While Mexico has made headway in reducing logging in the officially protected winter reserve, that alone can’t save the migration, wrote Karen Oberhauser, a professor at the University of Minnesota.

“A large part of their reproductive habitat in (the Midwest) has been lost due to changes in agricultural practices, mainly the explosive growth in the use of herbicide-tolerant crops,” Oberhauser said.

Extreme weather — severe cold snaps, unusually heavy rains or droughts in all three countries — also apparently have played a role.

But the milkweed issue now places the spotlight firmly on the United States and President Barack Obama, who is scheduled to visit Mexico on Feb. 19. Events on that trip are scheduled for Toluca, a city near the butterfly reserve.

It’s unclear what would happen to the Monarchs if they no longer made the annual trek to Mexico, the world’s biggest migration of Monarch butterflies and the second-largest insect migration, after a dragonfly in Africa.

There also has been a movement in the United States among gardeners and home owners to plant milkweed to replace some lost habitat. But activists say large stands of milkweed are needed along the migratory route.

NOTES:
– article appeared in the 1/29/2014 online edition of the San Antonio Express News
-Photo is taken from Google Images, original is via NatHab.com

 

image011Poisons Are Safe?

 

In the debate surrounding GMOs, the agribusiness companies are in “full spin mode,” attempting to gloss over the real affects of genetic manipulation. According to them, GMOs offer an opportunity to hybridize plants, increasing resistance to a host of threats including drought and parasites. According to them, mankind’s recent ability to identify and manipulate genes is just a natural and more efficient extension of traditional crossbreeding that is as old as agrarian civilization.

While it is naïve to assume that all of these efforts are harmless, or that the agribusiness companies or their cronies in government and academia would blow the whistle on a danger, theoretically, precise hybridization holds much promise.

Unfortunately, the developers of GMOs have veered from this potentially beneficial path and have focused their efforts on modifying food crops such as corn and soybeans to tolerate high levels of poisons, which are then put on all our croplands. To justify the development of these poison-tolerant plants, which benefits their bottom lines, university/agribusiness alliance experts generate copious amounts of testimony “proving” that cropland and rangeland poisons are not dangerous.

The experts avoid discussing the unintended consequences of mass poisoning, such as that highlighted in the above article.

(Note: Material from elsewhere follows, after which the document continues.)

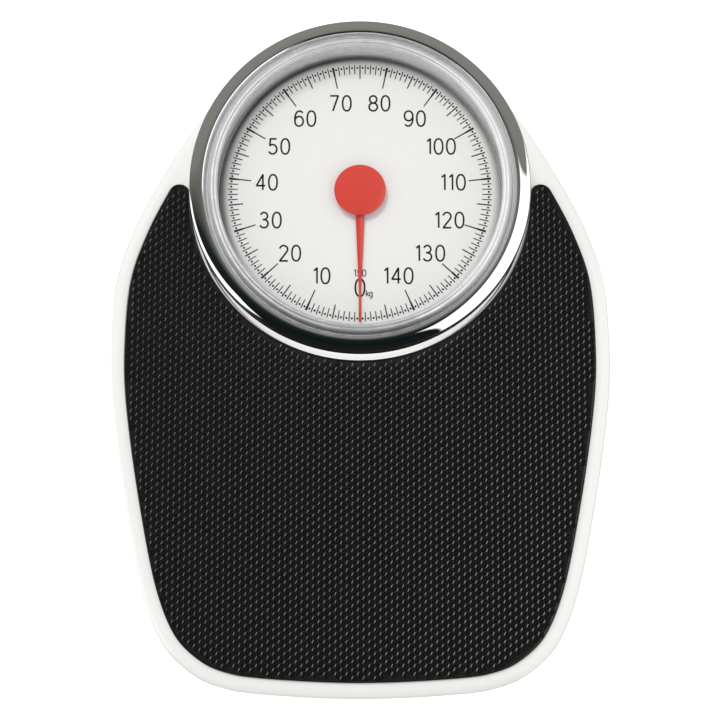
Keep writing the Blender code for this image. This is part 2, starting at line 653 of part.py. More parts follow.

The poisons are wiping out plants on which insects and soil organisms depend and unraveling a complex web of life. Because the strands of the web are interwoven, we can be sure it is affecting larger animals, including wildlife and habitats.

Skeptics might respond that worrying about a butterfly is like worrying about a snail darter or some other esoteric, “unimportant” animal or niche, but they miss the point. By expanding the use of these poisons, we are launching a massive attack on overall biodiversity.

This article refers only to Roundup®. But, because Roundup® has produced super weeds, the new “solution” is a super poison: 2,4-D, a basic building block of Agent Orange. The government, agency and university cronies of the agribusiness giants say that 2,4-D is harmless, just like Roundup®. If so, why is our government paying disability to 80,000 Viet Nam veterans and considering 72,000 additional disability claims from former soldiers exposed to these chemicals during the war?

Agribusiness and its allies will tell you that Roundup® is only active for about a year, but this is not true. These poisons have long residual lives in surface and sub-surface water.

Saying that Roundup ® or its 2,4-D replacement is only effective for a year is like saying a pistol bullet is only lethal for 30 seconds. Tell that to whatever got shot.

Once you kill out a community of plants and animals, they stay dead.